I’ve been writing here about bits and pieces of the Data Mining OPtimization ontology (DMOP) before (modeling issues, reasoner performance), but there never was something about the whole setting. I’m happy to say that now there is, for the Semantic Web Journal paper about DMOP is in print now and its in-press version is online, waiting in the queue to be assigned a volume [1]. The ontology itself (v5.4) is freely accessible and downloadable in several formats from the dmo foundry.

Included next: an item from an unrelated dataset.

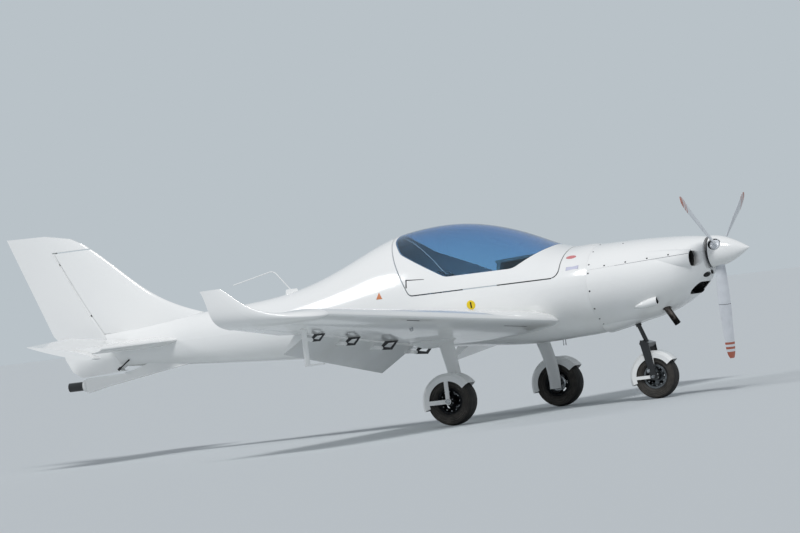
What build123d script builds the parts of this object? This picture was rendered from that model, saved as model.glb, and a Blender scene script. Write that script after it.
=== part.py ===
from build123d import *
from math import cos, radians, sin
import os

os.makedirs("parts", exist_ok=True)

# Low-wing two-seat ultralight, in millimetres. +X is forward, +Y is to port, +Z is up.
# The origin is on the ground, below the middle of the whole length.

# Clearances
seat_gap = 0.3          # between pieces that are set against each other
shaft_gap = 0.05        # round a pin or shaft in its bore
panel_gap = 0.8         # shut line between fixed panels
canopy_slot_gap = 7.0   # each side of the hinge arms of the canopy
canopy_gap = 9.0        # shut line round the canopy
surface_gap = 7.0       # round the nose of a control surface
flap_end_gap = 17.0     # at the ends of a flap, whose hinge line is swept

# Walls
body_wall = 12.0
canopy_frame_wall = 16.0
glass_wall = 5.0
cowl_wall = 7.0
guard_wall = 5.0

# Body: station X, half width, z of the top, z of the widest line, z of the bottom
firewall_x = 1990.0
body_stations = (
    (firewall_x, 450, 1256, 955, 573),
    (1790, 515, 1263, 955, 553),
    (1600, 553, 1309, 955, 545),
    (1400, 575, 1400, 955, 540),
    (1150, 582, 1492, 955, 551),
    (850, 572, 1553, 950, 580),
    (550, 535, 1556, 945, 598),
    (250, 472, 1508, 940, 608),
    (-100, 385, 1376, 930, 618),
    (-500, 292, 1231, 922, 632),
    (-950, 215, 1150, 916, 657),
    (-1440, 155, 1121, 910, 693),
    (-2000, 98, 1082, 905, 737),
    (-2460, 62, 1046, 902, 770),
)
tail_bulkhead_x = -2100.0
slab_half_width = 700.0

# Cowling, with the same columns
cowl_stations = (
    (firewall_x, 450, 1256, 955, 573),
    (2250, 428, 1255, 960, 611),
    (2500, 378, 1247, 970, 660),
    (2680, 318, 1235, 990, 738),
    (2800, 248, 1222, 1020, 828),
    (2872, 172, 1208, 1060, 915),
)
cowl_split_rear_z, cowl_split_front_z = 1063.0, 1100.0
cowl_front_x = cowl_stations[-1][0]

# Canopy, as side views: x and z of the corners, and the radius at each
canopy_front_x = 1785.0
canopy_sill_z = 1030.0
canopy_outline = ((300, 1680), (282, 1500), (380, 1294), (520, canopy_sill_z),
                  (canopy_front_x, canopy_sill_z), (canopy_front_x, 1680))
canopy_corner_radii = (90, 160, 60, 70)
glass_outline = ((305, 1680), (330, 1475), (425, 1368), (850, 1150), (1420, 1150), (1636, 1290), (1670, 1680))
glass_corner_radii = (60, 130, 150, 120, 40)
canopy_hinge_x, canopy_hinge_z = 1945.0, 1225.0
canopy_hinge_y = 110.0
canopy_arm_width = 12.0
canopy_boss_radius = 13.0
canopy_pin_radius = 6.0
canopy_lug_width = 10.0

# Propeller
prop_x, prop_z = 2950.0, 1086.0
spinner_base_x, spinner_tip_x = 2896.0, 3200.0
spinner_radius = 127.0
spinner_wall = 4.0
spinner_tip_radius = 3.0
spinner_fullness = 0.42
back_plate_depth = 6.0
spinner_root_hole = 50.0
prop_radius = 840.0
prop_shaft_radius = 25.0
blade_angles = (180, 60, 300)
# distance from the shaft, chord, pitch angle, thickness
blade_stations = (
    (50, 64, 52, 44),
    (150, 88, 42, 24),
    (300, 116, 31, 17),
    (500, 128, 24, 12),
    (690, 120, 19, 9),
    (800, 98, 17, 7),
    (prop_radius, 52, 16, 5),
)
blade_edge = 2.0

# Engine and its gearbox
engine_length, engine_width, engine_height = 540.0, 560.0, 300.0
engine_front_x, engine_centre_z = 2600.0, 985.0
gearbox_radius = 85.0
gearbox_front_x = 2800.0
mount_tube_radius = 12.0
mount_tube_y, mount_tube_z = 190.0, 110.0

# Wing: distance from the middle, nose x, nose z, chord
wing_root = (380, 1712, 702, 1480)
wing_tip = (4200, 1447, 976, 780)
wing_incidence = 2.0
profile_crest, profile_upper, profile_lower = 0.32, 0.086, 0.044
trailing_edge = 4.0
# Winglet: distance from the middle, rise over the wing tip, nose x, chord, tilt
winglet_stations = (
    (4320, 0, 1385, 690, 15),
    (4415, 26, 1210, 540, 38),
    (4468, 98, 990, 350, 66),
    (4484, 185, 862, 240, 76),
    (4492, 274, 752, 162, 80),
)
flap_inner_y, flap_outer_y = 650.0, 3100.0
aileron_outer_y = 4190.0
flap_share, aileron_share = 0.260, 0.262     # of the chord
flap_nose_share, aileron_nose_share = 0.043, 0.040
flap_camber_share = 0.0116
flap_hinge_drop, flap_hinge_forward = 110.0, 20.0   # from the middle of the flap's nose
flap_angle = 36.0
flap_bracket_y = (700.0, 1500.0, 2300.0, 3030.0)
flap_bracket_width = 8.0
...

The paper can be considered the new so-called ‘reference paper’ of the ontology: it describes the rationale, the non-trivial design choices, content, and its use. The abstract sums it up nicely:
The Data Mining OPtimization Ontology (DMOP) has been developed to support informed decision-making at various choice points of the data mining process. The ontology can be used by data miners and deployed in ontology-driven information systems. The primary purpose for which DMOP has been developed is the automation of algorithm and model selection through semantic meta-mining that makes use of an ontology-based meta-analysis of complete data mining processes in view of extracting patterns associated with mining performance.
To this end, DMOP contains detailed descriptions of data mining tasks (e.g., learning, feature selection), data, algorithms, hypotheses such as mined models or patterns, and workflows. A development methodology was used for DMOP, including items such as competency questions and foundational ontology reuse. Several non-trivial modeling problems were encountered and due to the complexity of the data mining details, the ontology requires the use of the OWL 2 DL profile.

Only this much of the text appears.